**The request:** Give the material again in full, matching it exactly.

**Material:**
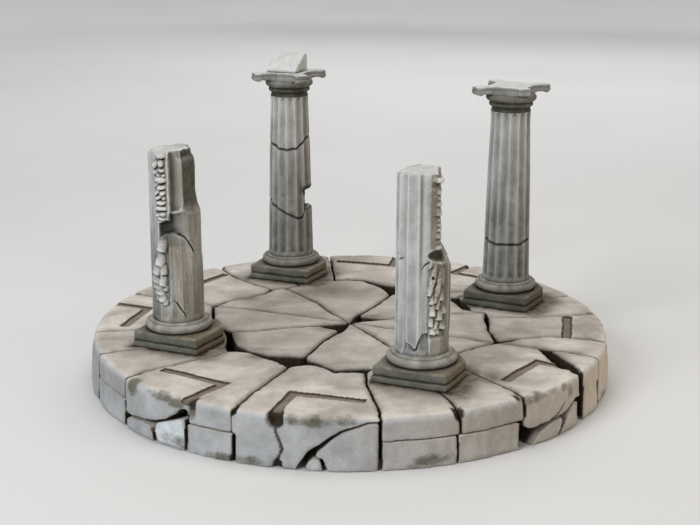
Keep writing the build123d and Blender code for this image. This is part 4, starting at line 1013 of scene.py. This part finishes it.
chs, _ = chunks(TH + 40, Z, 8.5, 4.4, 2.3, 317, 0.70, 0.0)
side = side + (1.5 * chs - 0.75) * step(65, 69, Z) * step(-42, -30, TH)
side = np.where((view > 4) & (view < 176), side + 1.02 * knobs * step(64, 66, Z) / np.maximum(np.sin(np.radians(view)), 0.05), side)
r = skin.copy()
upper_strip = inside(A, -79.0, -52, 2.6) * step(66.4, 67.6, ZA)
r = r * (1 - upper_strip) + (np.interp(TH, [-79, -70, -62, -52], [9.0, 8.75, 8.7, 8.9]) + 0.14 * n1 + 0.10 * n2) * upper_strip
r = np.where((TH > -72) & (TH < -20), np.maximum(r, 8.3 + 1.35 * knobs * step(-72, -60, TH)), r)
big = np.exp(-(((TH + 60) / 16) ** 2 + ((Z - 91.6) / 1.2) ** 2) ** 2)
gap_under = np.exp(-(((TH + 60) / 14) ** 2 + ((Z - 89.4) / 0.7) ** 2))
r = r + (0.55 * big - 0.45 * gap_under) * step(-80, -74, TH)
broken = step(0.1, 0.9, r - side)
r = np.minimum(r, side + 0.9 * big * inside(TH, -78, -30, 5))
hz = (Z - np.interp(TH, [-84, -66, -40], [64.9, 64.8, 64.2])) / np.interp(TH, [-84, -78, -62, -40], [0.35, 1.5, 2.3, 2.5])
hole = np.clip(1.15 * inside(TH, -83, -34, 4) * np.clip(1 - hz * hz + 0.10 * n2, 0, 1) ** 0.7, 0, 1)
r = r * (1 - hole) + np.minimum(r, np.interp(TH, [-84, -70, -40], [8.3, 7.3, 7.2]) + 0.3 * n1) * hole
# lower strip of flakes
lstrip = inside(A, -83, -37 + 4 * np.sin(Z * 0.55), 1.8) * inside(ZA, 35.0, 61.8 - 0.02 * np.abs(TH + 60) ** 1.4, 0.5)
leaves = flakes(TH, Z, 9.6, FLAKES_FR, 331)
pit = np.exp(-((np.radians(TH + 71.0) * 9.6 / 0.62) ** 2 + ((Z - 56.9) / 0.62) ** 2) ** 2)
r = r * (1 - lstrip) + (np.maximum(8.55 + 0.15 * n1, 8.2 + 1.85 * leaves) + 0.06 * n2) * lstrip - 0.8 * pit
r = np.maximum(r, (8.2 + 1.85 * leaves) * step(0.35, 0.5, leaves) * (1 - pit))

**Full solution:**
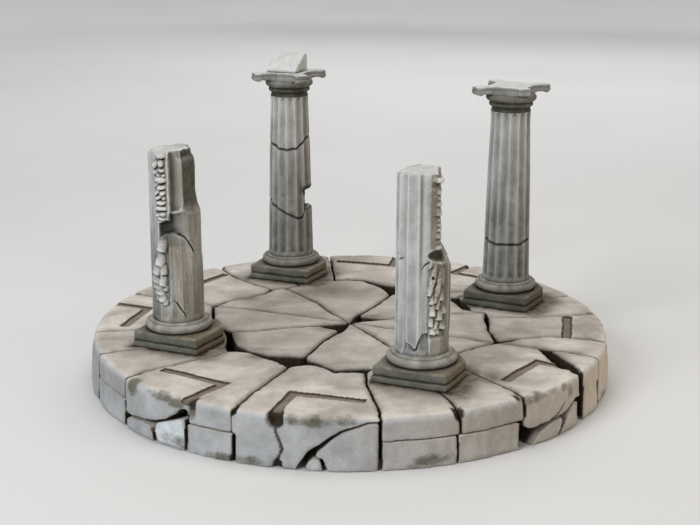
Keep writing the build123d and Blender code for this image. This is part 4, starting at line 1013 of scene.py. This part finishes it.
chs, _ = chunks(TH + 40, Z, 8.5, 4.4, 2.3, 317, 0.70, 0.0)
side = side + (1.5 * chs - 0.75) * step(65, 69, Z) * step(-42, -30, TH)
side = np.where((view > 4) & (view < 176), side + 1.02 * knobs * step(64, 66, Z) / np.maximum(np.sin(np.radians(view)), 0.05), side)
r = skin.copy()
upper_strip = inside(A, -79.0, -52, 2.6) * step(66.4, 67.6, ZA)
r = r * (1 - upper_strip) + (np.interp(TH, [-79, -70, -62, -52], [9.0, 8.75, 8.7, 8.9]) + 0.14 * n1 + 0.10 * n2) * upper_strip
r = np.where((TH > -72) & (TH < -20), np.maximum(r, 8.3 + 1.35 * knobs * step(-72, -60, TH)), r)
big = np.exp(-(((TH + 60) / 16) ** 2 + ((Z - 91.6) / 1.2) ** 2) ** 2)
gap_under = np.exp(-(((TH + 60) / 14) ** 2 + ((Z - 89.4) / 0.7) ** 2))
r = r + (0.55 * big - 0.45 * gap_under) * step(-80, -74, TH)
broken = step(0.1, 0.9, r - side)
r = np.minimum(r, side + 0.9 * big * inside(TH, -78, -30, 5))
hz = (Z - np.interp(TH, [-84, -66, -40], [64.9, 64.8, 64.2])) / np.interp(TH, [-84, -78, -62, -40], [0.35, 1.5, 2.3, 2.5])
hole = np.clip(1.15 * inside(TH, -83, -34, 4) * np.clip(1 - hz * hz + 0.10 * n2, 0, 1) ** 0.7, 0, 1)
r = r * (1 - hole) + np.minimum(r, np.interp(TH, [-84, -70, -40], [8.3, 7.3, 7.2]) + 0.3 * n1) * hole
# lower strip of flakes
lstrip = inside(A, -83, -37 + 4 * np.sin(Z * 0.55), 1.8) * inside(ZA, 35.0, 61.8 - 0.02 * np.abs(TH + 60) ** 1.4, 0.5)
leaves = flakes(TH, Z, 9.6, FLAKES_FR, 331)
pit = np.exp(-((np.radians(TH + 71.0) * 9.6 / 0.62) ** 2 + ((Z - 56.9) / 0.62) ** 2) ** 2)
r = r * (1 - lstrip) + (np.maximum(8.55 + 0.15 * n1, 8.2 + 1.85 * leaves) + 0.06 * n2) * lstrip - 0.8 * pit
r = np.maximum(r, (8.2 + 1.85 * leaves) * step(0.35, 0.5, leaves) * (1 - pit))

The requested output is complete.